Psychoanalysis, Science and Masculinity by Karl Figlio. Whurr Series in Psychoanalysis. Edited by Peter Fonagy and Mary Target. Whurr Publishers, London & Philadelphia 2000, pp. 236. ISBN: 1 86156 203 9.

Review by:
Donald L. Carveth

In this work, Karl Figlio addresses what he sees as the unconscious phantasies that underlie the relentless pursuit of scientific knowledge of both the external and the internal worlds and the unconscious guilt that he thinks both results from and, in turn, motivates this quest. He sees Western culture as obsessed by the scientific drive to get to ‘the beginning of the beginning.’ Paradoxically, however, hand in hand with our confidence in rationality and our technical mastery comes anxiety and a resurgence of magical thinking. Figlio sees such dread and the irrationalism to which it gives rise as rooted in the phantasies accompanying the quest for knowledge, a drive he associates with a phallic masculinity that seeks to invade, dominate, and colonize (mother) nature. The inherent destructiveness of this phallic drive gives rise to primitive guilt and fears of retribution that, in a vicious cycle, motivate further defensive phallic attempts to know and dominate. Science seeks relentlessly to get to the beginning, but fears ruining the sources of nature.

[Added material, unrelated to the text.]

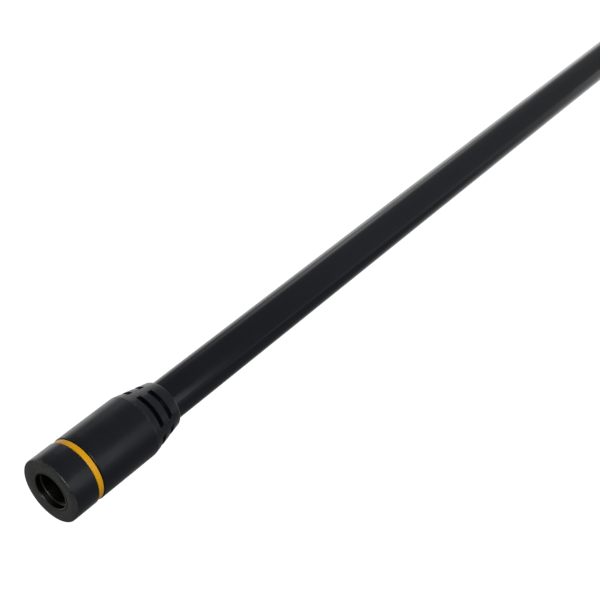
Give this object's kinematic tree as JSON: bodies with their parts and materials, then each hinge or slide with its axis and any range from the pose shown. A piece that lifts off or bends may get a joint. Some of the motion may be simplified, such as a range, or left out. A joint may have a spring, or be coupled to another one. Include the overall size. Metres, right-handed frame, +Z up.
{
  "type": "microphone stand extension rod",
  "caption": "Straight round rod with a threaded socket hub, soft slotted grip and accent ring at one end, and a threaded end with a lock nut at the other.",
  "frame": {"origin": "on the rod's axis, at the first crest of the socket's inside thread, 2.65 mm behind the hub's end face", "axes": "+X along the rod from the hub to the far thread, +Z up; the flex slots are turned about +X from +Z"},
  "size_m": [0.6, 0.0276, 0.0276],
  "materials": {
    "cap_plastic": "fine moulded grain, satin",
    "grip_rubber": "soft touch, matt",
    "accent_plastic": "moulded yellow, satin",
    "tube_paint": "satin black powder coat",
    "core_nylon": "moulded, plain",
    "turned_steel": "turned, black oxide",
    "pin_steel": "rolled spring steel",
    "nut_metal": "knurled, nickel plated",
    "washer_rubber": "plain",
    "washer_nylon": "natural nylon"
  },
  "bodies": {
    "rod": {"socket_cap": "cap_plastic", "thread_socket": "turned_steel", "socket_washer": "washer_rubber", "hub_core": "core_nylon", "accent_ring": "accent_plastic", "grip_sleeve": "grip_rubber", "socket_pin": "pin_steel", "tube": "tube_paint", "end_collar": "cap_plastic", "thread_spigot": "turned_steel", "spigot_pin": "pin_steel"},
    "nut_carrier": {"friction_washer": "washer_nylon"},
    "nut": {"lock_nut": "nut_metal"}
  },
  "joints": [
    {"name": "nut_travel", "type": "slide", "parent": "rod", "child": "nut_carrier", "axis": [1, 0, 0], "range_m": [0, 0.01222]},
    {"name": "nut_turn", "type": "hinge", "parent": "nut_carrier", "child": "nut", "pos_m": [0.57975, 0, 0], "axis": [1, 0, 0], "range_deg": [0, 4680]}
  ],
  "couplings": [
    {"joint": "nut_travel", "follows": "nut_turn", "m_per_rad": 0.00014961}
  ]
}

This duality of science leads me to the conclusion that the relentless spirit of science both drives ever more deeply into nature and at the same time proclaims its innocence, that each new discovery is both the outcome of a foray into nature and a demonstration that everything is okay so far: that we are innocent. Science is a moral quest as well as an institutionalized process of discovery. (p.